Vessel carrying tonnes of aid for Rohingya Muslim minority was met by Buddhist protesters.
As Malaysian ship carrying 2,300 tonnes of aid for tens of thousands of persecuted Rohingya Muslims arrived in Yangon, it was met by dozens of Buddhist monks protesting and denying that the ethnic Muslim group even exists.
Health workers and activists crowded onto the deck of the Nautical Aliya as it docked at Thilawa port near Myanmar’s commercial capital on Thursday carrying food, medical aid, and clothing.
Organizers of the aid shipment said they trust the Myanmar government to deliver the supplies as promised despite its record of discrimination.
“We have to respect Myanmar’s sovereignty,” said Razali Ramli, from the 1Putera Club Malaysia, which helped organize the shipment along with a coalition of non-government organizations. “We hand over the aid in good faith.”

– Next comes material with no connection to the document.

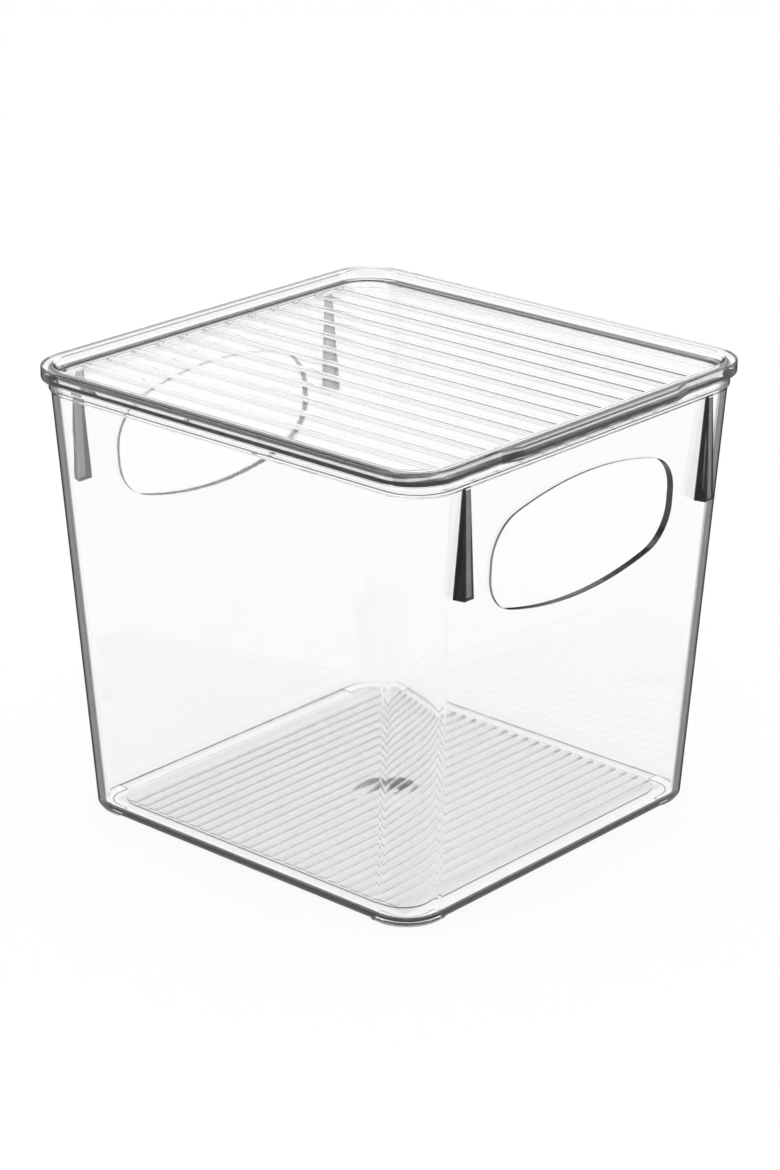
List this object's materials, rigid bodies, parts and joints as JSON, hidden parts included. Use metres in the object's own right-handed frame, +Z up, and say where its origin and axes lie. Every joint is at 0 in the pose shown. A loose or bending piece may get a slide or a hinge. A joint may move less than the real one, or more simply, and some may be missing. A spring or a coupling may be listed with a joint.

Myanmar’s social welfare minister was among a delegation meeting the ship, which has been at the center of a rare diplomatic spat with fellow ASEAN member Malaysia.
Outside the docking area, dozens of Buddhist monks and demonstrators waited waving national flags and signs reading: “No Rohingya”.
“We’ve document atrocities, serious crimes that have been committed by Myanmar’s security forces,” Matthew Smith, executive director of the group Fortify Rights, told Al Jazeera.
“We’re documenting killings, we’re documenting mass rape … throats being slit, bodies being thrown into fires, villages burned to the ground.”
Myanmar’s treatment of the Rohingya has sparked criticism from Muslim-majority Malaysia in a rare spat between the Southeast Asian neighbors.
Myanmar initially refused to allow the aid ship into its waters and has barred it from sailing to Rakhine’s state capital, Sittwe.